Monday, March 21, 2016

Whose Perch is it?

photo by Alan Vernon.via PhotoRee

This article is genuinely funnier to read after the events of this past weekend, although I'm guessing that's not the case for Liverpool-loving Correspondent Scott, who wrote it:

When title hopes are long gone and domestic cups are snatched away early, there is always a special satisfaction in humbling an historic, acrimonious rival. Prior to Thursday night, it had been Liverpool regularly capitulating to Manchester United. But after a dominating display at Anfield last week, the good Reds weathered an early flurry by Martial & Co. to again show more verve going forward and more resolute defending. It was a deserved aggregate win for Liverpool as they will now progress in Europa and Manchester United are left with slim chances to save this lost season.   If I were ever to take the low road to schadenfreude, there was no better time than when the camera panned to Darth Ferguson in the stands (he of “knock them off their f-ing perch” infamy), smile wiped resoundingly from his ever-red face.  But I digress…

The Klopp effect is taking time to take root, especially without an influx of players chosen by him, but through the erratic play and results one can see a growing confidence and cohesion. No doubt the return of Sturridge and a healthy Coutinho is a big factor, each of them consistently befuddling defenders.  Coutinho’s deftly chipped finish past an amazingly in-form De Gea is Exhibit A as to why the Brazilian is our most important player and why he is making inroads on the Brazil national team.
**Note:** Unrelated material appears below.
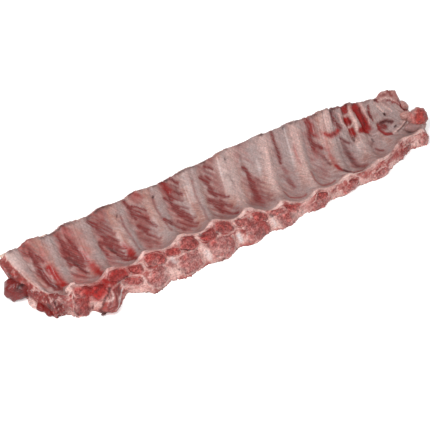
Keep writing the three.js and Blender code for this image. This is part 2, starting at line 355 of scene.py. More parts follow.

Progress has been made in other areas as well.  A previously porous defense has turned particularly parsimonious, even when regulars are out injured.  Sakho has begun to impose and his partnership with Lovren, especially, has been solid.  Clyne has had an off day here and there but has been remarkably consistent and even the rampaging Spaniard, Moreno, has begun to show his defensive chips instead of only his ability to gallop forward.  Even Milner, when conscripted to left back out of necessity, holds the line when not wearing a path down the outside channel.